First, I have no idea why you think that 4e is build towards "scripted" play. The most scripted adventures that I'm familiar with are Dead Gods (2nd ed AD&D Planescape) and Expedition to the Demonweb Pits (3E Planescape). The 4e adventures that I know are no more scripted than a 3E adventure like Bastion of Broken Souls. And there is nothing in the mechanics of the system that particularly encourages or pushes towards scripting compared to other editions of D&D.

Second, I have no idea why you identify the possiblity of PC death as the only (or principal) means of departing from a script. There are many ways to introduce surprise, complication and spontaneity into an RPG session without having the PCs die!

I'm not trying to prove that is style badwrongfun (I'll leave that as an exercise to the reader)
This made me laugh, but I couldn't XP it.
 

Sure it does.

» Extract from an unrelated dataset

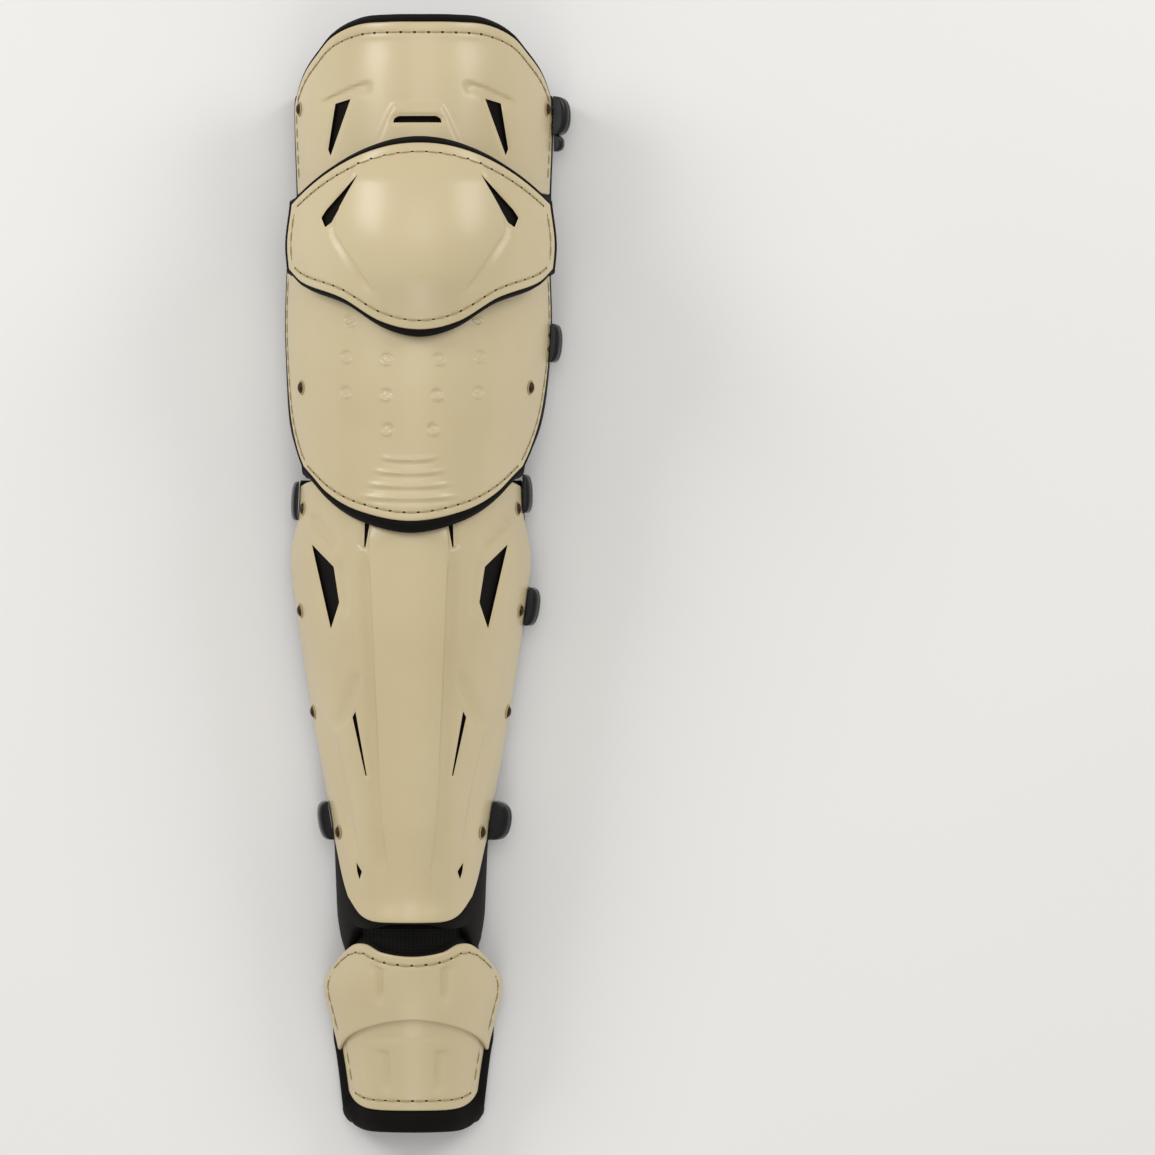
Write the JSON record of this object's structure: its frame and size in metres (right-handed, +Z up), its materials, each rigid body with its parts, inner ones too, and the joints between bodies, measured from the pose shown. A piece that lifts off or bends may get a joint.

It absolutely changes the fact.

In what pragmatic sense does it matter in a single battle if the Fighter has only theoretical HPs?

Please compare/contrast to potentially unlimited HPs between fights with a healstick or three. Other than, "MAGIC!!" that is.

-O
You mean beyond the fact that a "healstick" is a (magic) device and a healing surge is your hitpoints (internal, not external intervention required) and while its been a few years since i've played 3.x i'm pretty confident that freshly rolled 1st level character just starting out doesn't have a "healstick". So um yeah ok whatever you say...
 

So is magic that easy, that you can just come off the farm and start using it like - not a master, but you're certainly not finding it difficult to cast easy spells, and you're probably quite knowledgeable about a variety of academic topics?
A fair point. It is worth noting, I think, that recommended starting ages are significantly higher for classes like wizards than for, say, barbarians (at least under the 3.X rules). There is also some precedent for 0-level characters.

That being said, I have to agree that D&D rules have never handled amateurs and youths or their transition to heroes very well; the 4e classes are only incrementally worse in that regard, particularly because of increased hit points and (for spellcasters) magic at will from the start.